Research offers you tools & metrics to improve contractor safety (2/4)

February 4, 2009

ORC Worldwide, a global consultancy with an environmental health and safety office in Washington, D.C., released today three research reports that address contractor safety.

Increasing use of contractor workers for some of the most dangerous jobs in industry, growing anecdotal evidence that these workers are suffering disproportionate injuries and fatalities, combined with the absence of reliable data, led ORC and other safety leaders to believe that contractor safety was a serious – and largely unrecognized – safety problem, according to ORC.

What follows is only a brief summary of these new findings. To read the complete reports please go to the new ORC Worldwide Center of Excellence Web site: www.orcehs.org/

“Identifying Contract Worker Risk “- The purpose of this research effort is to identify and evaluate tools and methods that address three themes: 1) risk identification; 2) risk perception; 3) risk communication. This research project consist of two reports:

Literature Review and Synthesis of Methods and Tools for Risk Identification, Risk Perception and Risk Communication identifies various methods of risk identification, risk perception and risk communication currently used for contract workers. In addition, the report evaluates these methods in order to: identify the most effective methods to prevent workplace injuries and fatalities; reveal the ways current methods are fail ing to prevent these incidents; and find opportunities for improvement.

The second document, Recommendations for a Method of Risk Identification, Risk Perception, and Risk Communication, is intended for safety professionals, safety staff, and management or owners of businesses who utilize contract workers for hazardous work.
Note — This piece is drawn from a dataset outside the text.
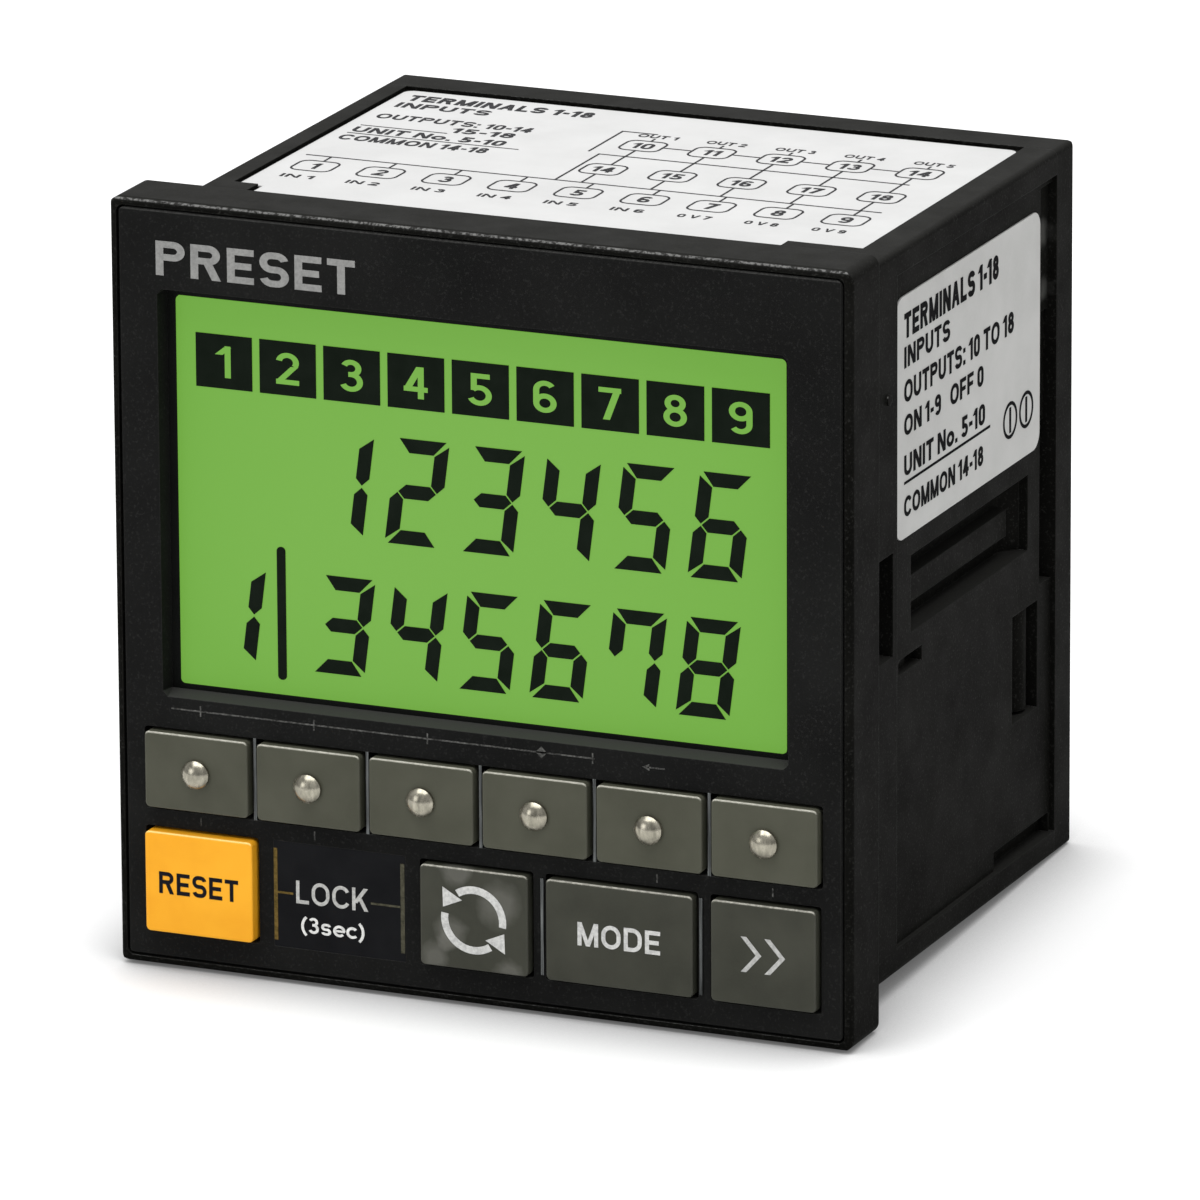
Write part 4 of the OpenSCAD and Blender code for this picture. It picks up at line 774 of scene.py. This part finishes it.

It details a best practice method that has the potential to improve on the current methods and more effectively identify risk, enhance risk perception and more effectively communicate risks to contract workers.

To address the breakdown in the communication of information about hazards and risks to contract workers, the report describes an 8-step comprehensive safety process, the Contract Worker Safety Process.

Finally, the report recommends a methodology to assess the effectiveness of the newly developed method that may be conducted in future research.

“Contractor Safety Prequalification” – Host employers are able to manage the safety of their own workforce while they must essentially buy the safety of their contract workers. They do this through the prequalification process and by selecting contractors that are likely to perform safely on the job. This report, the work of University of Utah researchers, provides a number of valuable insights about the prequalification process: 1) To be effective, safety prequalification must be integrated into a larger culture of safety at the host employer that includes contract workers; and 2) Past safety performance of contract employers is a better predictor of future performance than assessments of current safety capacity.

“Metrics to Predict Contractor Safety Performance” - The authors of this research were asked to study metrics for predicting contractor performance and to specifically identify metrics that could be used to predict “fatalities and serious injuries” for contractors. The study concluded that lost workday injury and illness incidence (LWDII) rates, compliance with OSHA standards, and fatalities had predictive value. However, the predictive value varied by industry sector and by the severity of the case.